# New 2.1 Kit



## <<Onafets>> (Nov 26, 2011)

Hey guys,
I'm looking at some new 2.1 speakers as my pioneers are lacking in the bass department. I was looking at these (Swan M50W)
http://www.theaudioinsider.com/product_info.php?p=swan-m50w&products_id=167
or these (Logitech Z623)
http://www.logitech.com/en-au/speakers-audio/home-pc-speakers/devices/7321
but I'm not sure which sound better/are more bass heavy. I mainly listen to dubstep and hardstyle but they do need to be fairly versatile as well for other genres. I still do a bit of gaming but I don't think that the THX makes that much of a difference considering im still running onboard sound. Any pointers?


----------



## Chicken Patty (Nov 26, 2011)

I'm personally a Logitech fan, but both of those kits look pretty good.  I would get the Logitech though.  I have one of their lower end 5.1 systems and it rocks.


----------



## <<Onafets>> (Nov 26, 2011)

Thanks  I'm gonna go with the logitech. Ebay awayyyy!


----------



## slyfox2151 (Nov 26, 2011)

logitek is known to be bass heavy... so it should serve you well.... but keep in mind they are cheap speakers, so dont expect too much in terms of clarity.

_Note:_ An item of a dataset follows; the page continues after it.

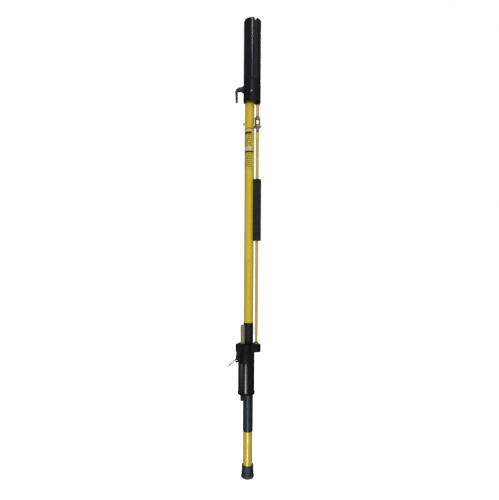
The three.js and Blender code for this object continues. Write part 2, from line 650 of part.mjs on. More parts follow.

but im sure you will love them.



i have owned the Z-5500s and the Z-2300s.


----------



## BumbleBee (Nov 27, 2011)

The Swan M50W is much better.


----------



## AsRock (Nov 27, 2011)

BumbleBee said:


> The Swan M50W is much better.



For sure.


----------



## BumbleBee (Nov 27, 2011)

I don't have any experience with the Swan M50W but I do own a pair of Swan M10 speakers. the M50W satellites use a 0.75" tweeter to reproduce highs and 3.5" mid range driver to reproduce mid tones. 

the Z623 satellites use a 2.5" full range driver to reproduce both. Logitech subwoofers are overpowered and muddy which makes them a less than ideal choice for dubstep.

THX has different standards for PC hardware and you can do better with a calibration.


----------